## START PROVIDED RECORDS
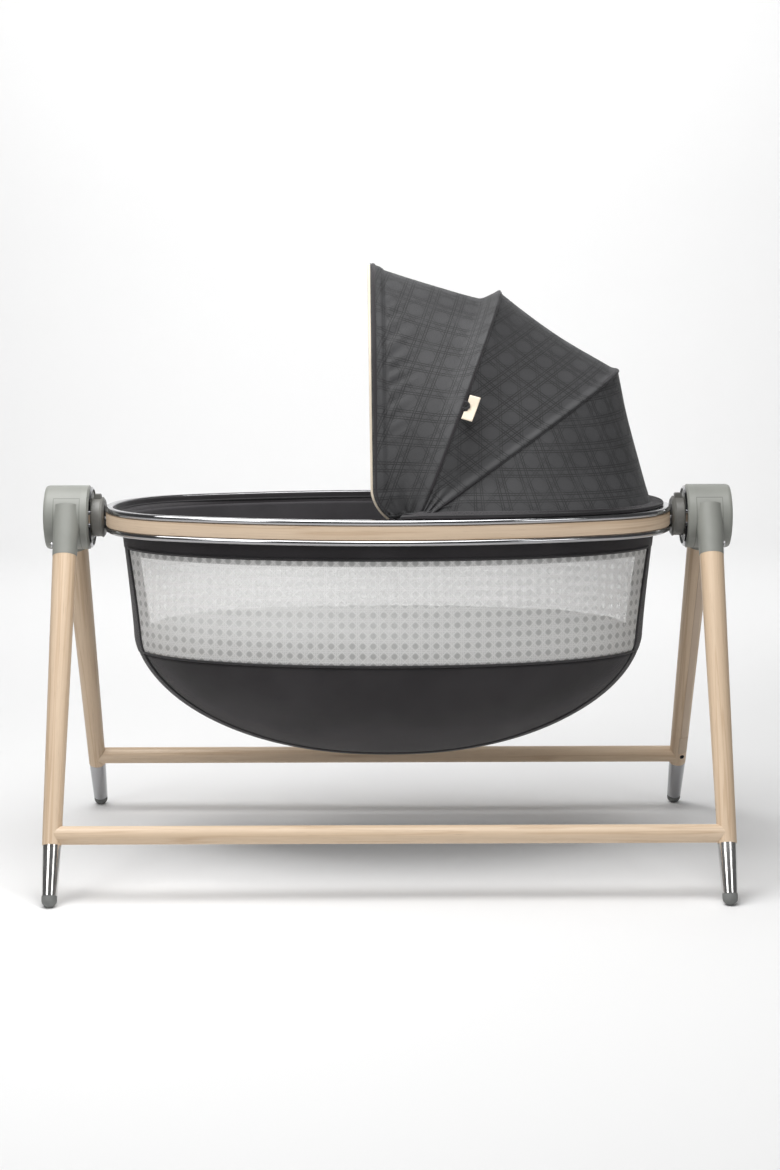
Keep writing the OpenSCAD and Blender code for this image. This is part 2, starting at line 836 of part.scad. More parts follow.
module canopy_panel_rear() {
    color(charcoal) fabric_sheet(between(
        [for (t = panel_turns()) rear_point(t, 5)], [for (t = panel_turns()) hem_point(t)]));
}

module canopy_hem() {
    color(charcoal) translate([0, 0, ring_top_z + 0.3]) intersection() {
        oval_sweep() translate([-ring_t - 1, 0]) square([ring_t - 1, 4]);
        translate([5, -300, -5]) cube([500, 600, 20]);
    }
}

// ---- the object -----------------------------------------------------------

leg(-1, -1);  // leg_front_left
leg(1, -1);  // leg_front_right
leg(-1, 1);  // leg_rear_left
leg_with_channel();  // leg_rear_right
foot_sleeve(-1, -1);  // foot_sleeve_front_left
foot_sleeve(1, -1);  // foot_sleeve_front_right
foot_sleeve(-1, 1);  // foot_sleeve_rear_left
foot_sleeve(1, 1);  // foot_sleeve_rear_right
foot_tip(-1, -1);  // foot_tip_front_left
foot_tip(1, -1);  // foot_tip_front_right
foot_tip(-1, 1);  // foot_tip_rear_left
foot_tip(1, 1);  // foot_tip_rear_right
side_rail(-1);  // rail_front
side_rail(1);  // rail_rear
rail_dowels();
hub_housing(-1);  // hub_housing_left
hub_housing(1);  // hub_housing_right
hub_end_cap(-1);  // hub_end_cap_left
hub_end_cap(1);  // hub_end_cap_right
hub_face(-1);  // hub_face_left
hub_face(1);  // hub_face_right
hub_trim(-1);  // hub_trim_left
hub_trim(1);  // hub_trim_right
hub_screws();
bearing(-1);  // bearing_left
bearing(1);  // bearing_right
leg_screws();
drive_coil();
control_board();
cable_cover();
dc_inlet();
swing_shaft(-1);  // swing_shaft_left
swing_shaft(1);  // swing_shaft_right
shaft_clips();
magnet_arm();
coupling(-1);  // coupling_left
coupling(1);  // coupling_right
ring_brackets();
release_button(-1);  // release_button_left
release_button(1);  // release_button_right
button_spring(-1);  // button_spring_left
button_spring(1);  // button_spring_right
ring_rail(ring_top_z - rail_h);  // ring_rail_upper
ring_rail(ring_z);  // ring_rail_lower
ring_band();
basket_border();
mesh_wall();
basket_belly();
mattress_board();
mattress();
canopy_hinge(-1);  // canopy_hinge_front
canopy_hinge(1);  // canopy_hinge_rear
canopy_bow_front();
canopy_bow_middle();
canopy_bow_rear();
canopy_panel_front();
canopy_panel_middle();
canopy_panel_rear();
canopy_hem();
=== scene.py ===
import math

import bmesh
import bpy
import numpy as np
from mathutils import Matrix, Vector


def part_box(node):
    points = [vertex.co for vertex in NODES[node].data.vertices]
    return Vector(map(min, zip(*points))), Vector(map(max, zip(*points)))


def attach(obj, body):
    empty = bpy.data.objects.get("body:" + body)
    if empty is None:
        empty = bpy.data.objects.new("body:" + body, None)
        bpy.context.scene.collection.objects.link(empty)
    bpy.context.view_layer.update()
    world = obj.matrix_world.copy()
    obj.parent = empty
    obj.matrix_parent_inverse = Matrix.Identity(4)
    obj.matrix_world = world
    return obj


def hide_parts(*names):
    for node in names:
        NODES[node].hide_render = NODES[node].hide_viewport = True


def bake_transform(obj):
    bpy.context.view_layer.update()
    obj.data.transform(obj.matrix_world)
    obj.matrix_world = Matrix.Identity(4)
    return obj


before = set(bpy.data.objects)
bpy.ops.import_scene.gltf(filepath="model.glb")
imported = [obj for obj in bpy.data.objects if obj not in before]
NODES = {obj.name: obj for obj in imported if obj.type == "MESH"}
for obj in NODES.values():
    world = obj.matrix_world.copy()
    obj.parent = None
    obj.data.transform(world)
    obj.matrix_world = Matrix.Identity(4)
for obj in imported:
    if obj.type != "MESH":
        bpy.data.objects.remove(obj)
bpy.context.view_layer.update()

# A bassinet that swings between two hubs on an A-frame stand, with a folding canopy.
# X runs along the basket, Y from front to back and Z up; every length is in metres.

scene = bpy.context.scene
scene.view_settings.view_transform = "Standard"

# ---- sizes shared with the CAD model ----

SHAFT_LOW, SHAFT_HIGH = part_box("swing_shaft_left")
AXIS_Z = (SHAFT_LOW.z + SHAFT_HIGH.z) / 2
RING_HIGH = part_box("ring_rail_upper")[1]
RING_A, RING_B, RING_END_R = RING_HIGH.x, RING_HIGH.y, 0.175
RING_SIDE_R = ((RING_A - RING_END_R) ** 2 + RING_B ** 2 - RING_END_R ** 2) / (2 * (RING_B - RING_END_R))
RING_TURN = math.atan2(RING_A - RING_END_R, RING_SIDE_R - RING_B)
RING_INNER_A, RING_INNER_B = 0.447, 0.2165
RAIL_W = 0.014
BAND_LOW, BAND_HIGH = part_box("ring_band")

LEG_TILT = math.atan2(0.330, 0.645)
# The seams round a socket block: how far out its two sides are, and the height of its top
HUB_SEAMS = (0.4985, 0.5405, AXIS_Z + 0.0345)

BASKET_LOW = 0.169
MESH_LOW, MESH_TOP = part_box("mesh_wall")[0].z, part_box("mesh_wall")[1].z
BORDER_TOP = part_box("basket_border")[1].z
BELLY_TOP = 0.370
BELLY_A, BELLY_B = 0.4172, 0.203
BASKET_A, BASKET_B = 0.436, 0.211
LEVEL_POWER = 2.15
# Columns of points round the basket, and the radius of its piping
AROUND = 361
PIPING_R = 0.0019

PIVOT = np.array([0.0455, 0.0, 0.575])
ELBOW_R = 0.056
BOWS = {
    # name: angle from the basket's right end, half width, reach, shoulder, crown
    "front": (100.0, 0.188, 0.398, 2.1, 0.48),
    "middle": (69.0, 0.197, 0.3725, 1.9, 0.52),
    "rear": (34.6, 0.2075, 0.393, 1.1, 0.50),
}
# How far the piped rib lies behind its bow, in degrees about the pivot
RIB_BACK = {"middle": 0.46, "rear": 0.42}
SEAM_FROM_LIP = 0.0220
HEM_FOOT = 0.5838


# ---- camera, light and floor ----

def add(name, data):
    obj = bpy.data.objects.new(name, data)
    scene.collection.objects.link(obj)
    return obj


def make_camera():
    data = bpy.data.cameras.new("Camera")
    data.lens = 68.29
    data.sensor_width = 36.0
    camera = add("Camera", data)
    yaw, pitch, roll = math.radians(0.3841), math.radians(8.3842), math.radians(-0.0918)
    camera.matrix_world = (
        Matrix.Translation((-0.0213, -3.6076, 0.9793))
        @ Matrix.Rotation(-yaw, 4, "Z")
        @ Matrix.Rotation(math.pi / 2 - pitch, 4, "X")
        @ Matrix.Rotation(roll, 4, "Z")
    )
    scene.camera = camera


def area_light(name, place, aim, size, power):
    data = bpy.data.lights.new(name, "AREA")
    data.shape = "RECTANGLE"
    data.size, data.size_y = size
    data.energy = power
    light = add(name, data)
    light.location = place
    light.rotation_euler = (Vector(aim) - Vector(place)).to_track_quat("-Z", "Y").to_euler()


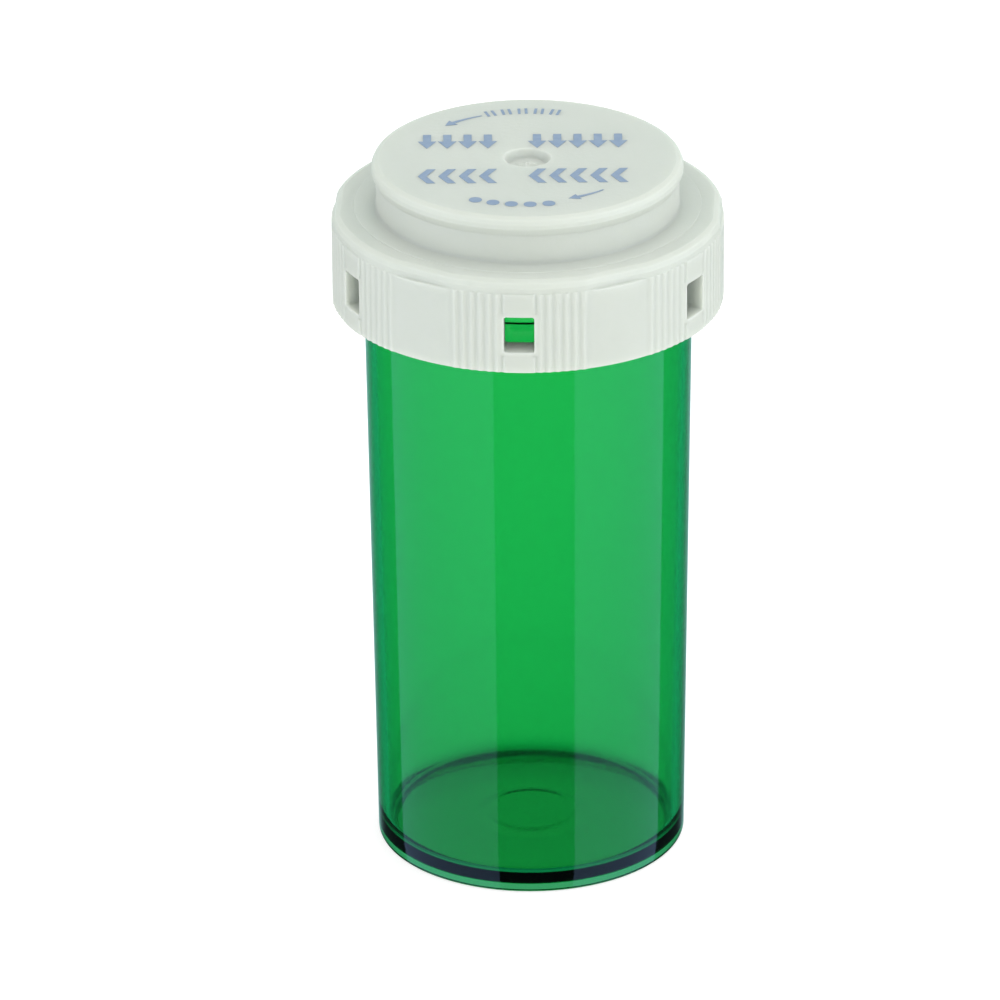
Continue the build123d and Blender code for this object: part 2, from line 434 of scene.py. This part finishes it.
def outer_skirt(z, angle):
    """How far ribs and window panels stand out of the skirt, and the flats cut in above them."""
    offset = in_pitch(angle, WINDOW_ANGLE)
    flange = step_up(z, RIB_TOP, 0.18)
    panel = PANEL_RELIEF * plateau(offset, -PANEL_HALF_ANGLE, PANEL_HALF_ANGLE, 0.3)
    into_ribs = abs(offset) - RIBS_START
    wave = 0.5 - 0.5 * math.cos(2 * math.pi * into_ribs / RIB_PITCH)
    ribs = RIB_RELIEF * wave * plateau(abs(offset), RIBS_START, RIBS_END, 0.3)
    from_flat = min(FLAT_HALF_ANGLE, abs(in_pitch(angle, WINDOW_ANGLE + PITCH / 2)))
    flat_radius = SKIRT_RADIUS * math.cos(math.radians(FLAT_HALF_ANGLE)) / math.cos(math.radians(from_flat))
    return (1 - flange) * (panel + ribs) - flange * (SKIRT_RADIUS - flat_radius)


def inner_skirt(z, angle):
    """How far the window blocks, seats and lips stand into the cap."""
    offset = in_pitch(angle, WINDOW_ANGLE)
    behind = (-offset) % PITCH
    depth = SKIRT_INNER_RADIUS - BLOCK_RADIUS
    block = plateau(offset, -BLOCK_HALF_ANGLE, BLOCK_HALF_ANGLE, 0.5) * (1 - step_up(z, BLOCK_TOP, 0.3))
    seat = plateau(behind, SEAT_START_ANGLE, SEAT_END_ANGLE, 0.5) * (1 - step_up(z, SEAT_TOP, 0.3))
    lip = plateau(behind, SEAT_END_ANGLE, LIP_END_ANGLE, 0.5) * (1 - step_up(z, LIP_TOP, 0.3))
    return depth * max(block, seat, lip)


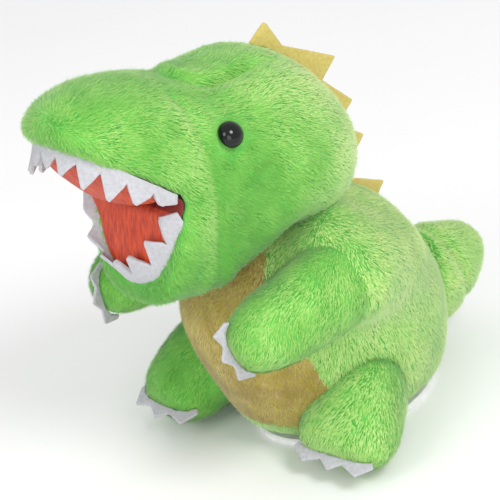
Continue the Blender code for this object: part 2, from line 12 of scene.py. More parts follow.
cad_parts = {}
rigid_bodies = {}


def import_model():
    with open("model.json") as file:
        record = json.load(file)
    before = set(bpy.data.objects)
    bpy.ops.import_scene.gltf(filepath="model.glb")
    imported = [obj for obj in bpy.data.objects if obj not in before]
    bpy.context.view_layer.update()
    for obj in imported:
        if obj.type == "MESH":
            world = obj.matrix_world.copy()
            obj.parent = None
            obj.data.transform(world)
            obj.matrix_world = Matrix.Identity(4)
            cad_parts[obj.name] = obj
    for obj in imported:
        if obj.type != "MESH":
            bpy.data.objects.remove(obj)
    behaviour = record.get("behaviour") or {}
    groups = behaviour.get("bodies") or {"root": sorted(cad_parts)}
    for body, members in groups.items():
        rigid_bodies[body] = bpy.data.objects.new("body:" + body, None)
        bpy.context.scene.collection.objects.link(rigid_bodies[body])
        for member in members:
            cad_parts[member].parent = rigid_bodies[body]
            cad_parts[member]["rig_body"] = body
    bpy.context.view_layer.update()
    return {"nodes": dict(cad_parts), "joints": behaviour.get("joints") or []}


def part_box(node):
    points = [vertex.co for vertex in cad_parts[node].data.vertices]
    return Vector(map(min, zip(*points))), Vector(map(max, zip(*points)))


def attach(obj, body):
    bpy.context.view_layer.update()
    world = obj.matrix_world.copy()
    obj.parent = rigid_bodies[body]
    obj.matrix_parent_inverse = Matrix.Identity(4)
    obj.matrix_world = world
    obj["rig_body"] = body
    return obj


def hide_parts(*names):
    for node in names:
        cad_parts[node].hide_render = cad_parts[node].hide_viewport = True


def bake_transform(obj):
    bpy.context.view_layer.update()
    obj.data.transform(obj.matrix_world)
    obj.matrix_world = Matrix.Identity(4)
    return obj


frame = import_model()

MM = 0.001
NODES = frame["nodes"]
PIVOT = {joint["child"]: Vector(joint["pos_m"]) for joint in frame["joints"]}
SIDES = ("left", "right")

VOXEL = 1.6 * MM            # grid of the remeshed skins
FUR_PER_MM2 = 4.4
FUR_LENGTH = 2.4 * MM
FUR_WIDTH = 0.22 * MM
NAP_LIFT = 20.0             # degrees that the strands stand off the cloth
NAP_SWIRL = 13 * MM         # size of the swirls that the nap lies in
NAP_PATCH = 11 * MM         # size of its lighter and darker patches
STRAY_SHARE = 0.05
MOST_STRANDS = 60_000       # in one piece of fur
FELT_THICK = 1.3 * MM
JOWL = np.array((19, -62, 82)) * MM   # where the left cheek hangs lowest
JOWL_RADIUS = 10 * MM
JOWL_SWELL = 4.5 * MM
CROWN_HALF_WIDTH = 12 * MM
BROW_Y = -49.5 * MM         # front of the crown's panel, before its round end
ROOT_REACH = 7 * MM         # how near the body a limb's end must be to be drawn into it
ROOT_DEPTH = 3 * MM         # and how far inside it then ends
EYE_RADIUS = 4.2 * MM
EYE_HEIGHT = 3.6 * MM

# Fur shades run from the shaded root side of the nap to its pale tips.
GREEN_SHADES = (
    (0.125, 0.42, 0.045), (0.165, 0.49, 0.060), (0.220, 0.55, 0.085),
    (0.285, 0.61, 0.115), (0.355, 0.66, 0.155), (0.430, 0.71, 0.195),
    (0.500, 0.75, 0.230), (0.565, 0.785, 0.250), (0.630, 0.82, 0.280),
)
BEIGE_SHADES = (
    (0.34, 0.25, 0.020), (0.42, 0.33, 0.035), (0.50, 0.42, 0.070), (0.58, 0.51, 0.125), (0.64, 0.59, 0.190)
)


# ---------------------------------------------------------------- meshes and numbers

def smoothstep(value, low, high):
    t = np.clip((value - low) / (high - low), 0, 1)
    return t * t * (3 - 2 * t)


def unit(vectors):
    return vectors / np.maximum(np.linalg.norm(vectors, axis=-1, keepdims=True), 1e-12)


def points_of(mesh):
    co = np.empty(len(mesh.vertices) * 3)
    mesh.vertices.foreach_get("co", co)
    return co.reshape(-1, 3)


def normals_of(mesh):
    normal = np.empty(len(mesh.vertices) * 3)
    mesh.vertex_normals.foreach_get("vector", normal)
    return normal.reshape(-1, 3)


def set_points(mesh, co):
    mesh.vertices.foreach_set("co", np.ascontiguousarray(co, np.float32).ravel())
    mesh.update()


def lumps(co, size, seed=0.0):
    """Smooth noise from -1 to 1 at each point, with features of about the given size."""
    return np.array([noise.noise(Vector(p) / size + Vector((seed, seed * 1.7, -seed))) for p in co])


def new_piece(name, mesh):
    obj = bpy.data.objects.new(name, mesh)
    bpy.context.scene.collection.objects.link(obj)
    return obj


def mesh_from(name, verts, faces):
    mesh = bpy.data.meshes.new(name)
    mesh.from_pydata([tuple(v) for v in verts], [], faces)
    mesh.update()
    return mesh


def evaluated(obj):
    graph = bpy.context.evaluated_depsgraph_get()
    return bpy.data.meshes.new_from_object(obj.evaluated_get(graph))


def tree_of(mesh):
    shape = bmesh.new()
    shape.from_mesh(mesh)
    tree = BVHTree.FromBMesh(shape)
    shape.free()
    return tree


def signed_distance(tree, co):
    """Distance of each point from the surface, negative inside, with the way out there."""
    distance, outward = np.empty(len(co)), np.empty((len(co), 3))
    for i, p in enumerate(co):
        place, normal, _, far = tree.find_nearest(Vector(p))
        distance[i] = far if (Vector(p) - place).dot(normal) >= 0 else -far
        outward[i] = normal
    return distance, outward


def inside(tree, co, low, high):
    """True where a point lies in a closed mesh with these bounds, by the surfaces above it."""
    found = np.zeros(len(co), bool)
    for i in np.flatnonzero(((co > low) & (co < high)).all(axis=1)):
        start, crossings = Vector(co[i]), 0
        while crossings < 12:
            place = tree.ray_cast(start, Vector((0.05, 0.03, 1)))[0]
            if place is None:
                break
            crossings += 1
            start = place + Vector((0, 0, 1e-6))
        found[i] = crossings % 2 == 1
    return found


def closed_shape(skin):
    co = points_of(skin.data)
    return tree_of(skin.data), co.min(axis=0), co.max(axis=0)


def largest_island(shape):
    """Keeps the piece of the mesh with the most vertices."""
    unseen, best = set(shape.verts), []
    while unseen:
        stack, island = [unseen.pop()], []
        while stack:
            vert = stack.pop()
            island.append(vert)
            for edge in vert.link_edges:
                other = edge.other_vert(vert)
                if other in unseen:
                    unseen.discard(other)
                    stack.append(other)
        best = max(best, island, key=len)
    keep = set(best)
    bmesh.ops.delete(shape, geom=[v for v in shape.verts if v not in keep], context="VERTS")


def relax(mesh, rounds, swell=0.0):
    """Evens out a mesh, then pushes it back out by what that took off its round parts."""
    edges = np.empty(len(mesh.edges) * 2, np.int32)
    mesh.edges.foreach_get("vertices", edges)
    edges = edges.reshape(-1, 2)
    co = points_of(mesh)
    degree = np.bincount(edges.ravel(), minlength=len(co))[:, None]
    for _ in range(rounds):
        total = np.zeros_like(co)
        for axis in range(3):
            total[:, axis] = np.bincount(edges[:, 0], co[edges[:, 1], axis], len(co))
            total[:, axis] += np.bincount(edges[:, 1], co[edges[:, 0], axis], len(co))
        co = 0.5 * co + 0.5 * total / degree
    set_points(mesh, co)
    set_points(mesh, co + normals_of(mesh) * swell)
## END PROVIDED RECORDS
▶ _EXERCISE_
Return nothing but the lines from the start of the listing above through the line containing "---- the object", exactly as given.

▶ _TASK RESPONSE_
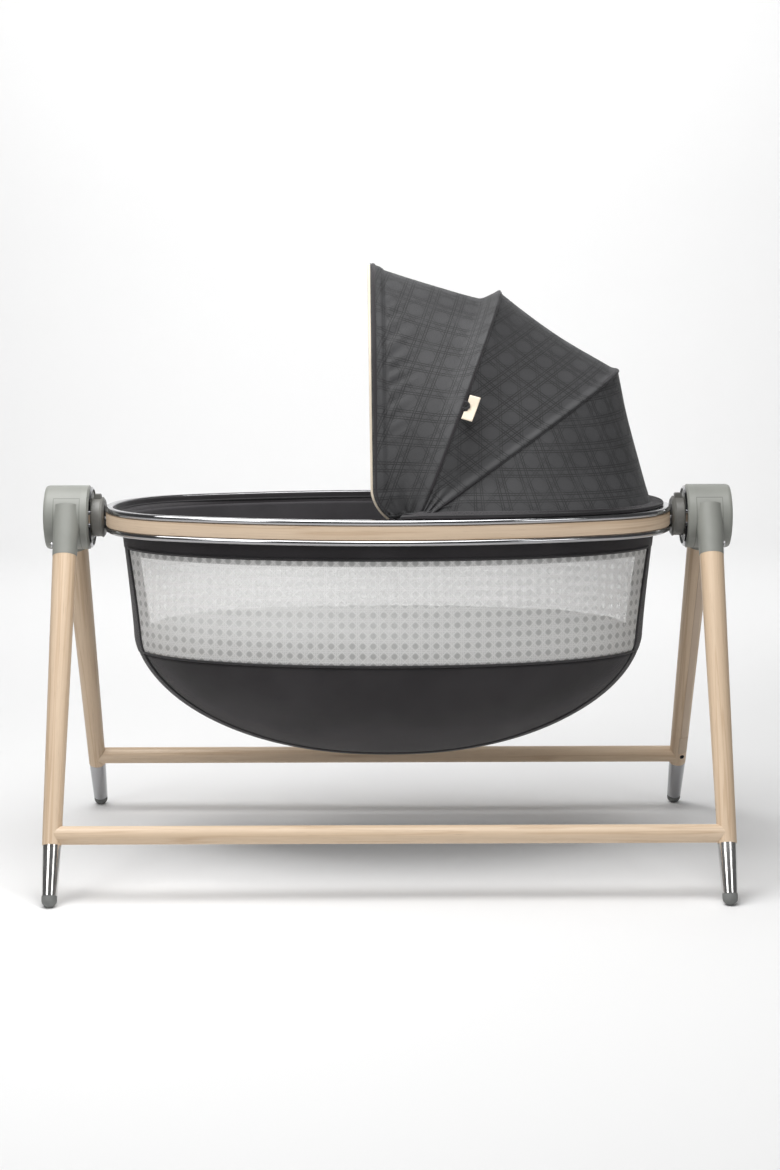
Keep writing the OpenSCAD and Blender code for this image. This is part 2, starting at line 836 of part.scad. More parts follow.
module canopy_panel_rear() {
    color(charcoal) fabric_sheet(between(
        [for (t = panel_turns()) rear_point(t, 5)], [for (t = panel_turns()) hem_point(t)]));
}

module canopy_hem() {
    color(charcoal) translate([0, 0, ring_top_z + 0.3]) intersection() {
        oval_sweep() translate([-ring_t - 1, 0]) square([ring_t - 1, 4]);
        translate([5, -300, -5]) cube([500, 600, 20]);
    }
}

// ---- the object -----------------------------------------------------------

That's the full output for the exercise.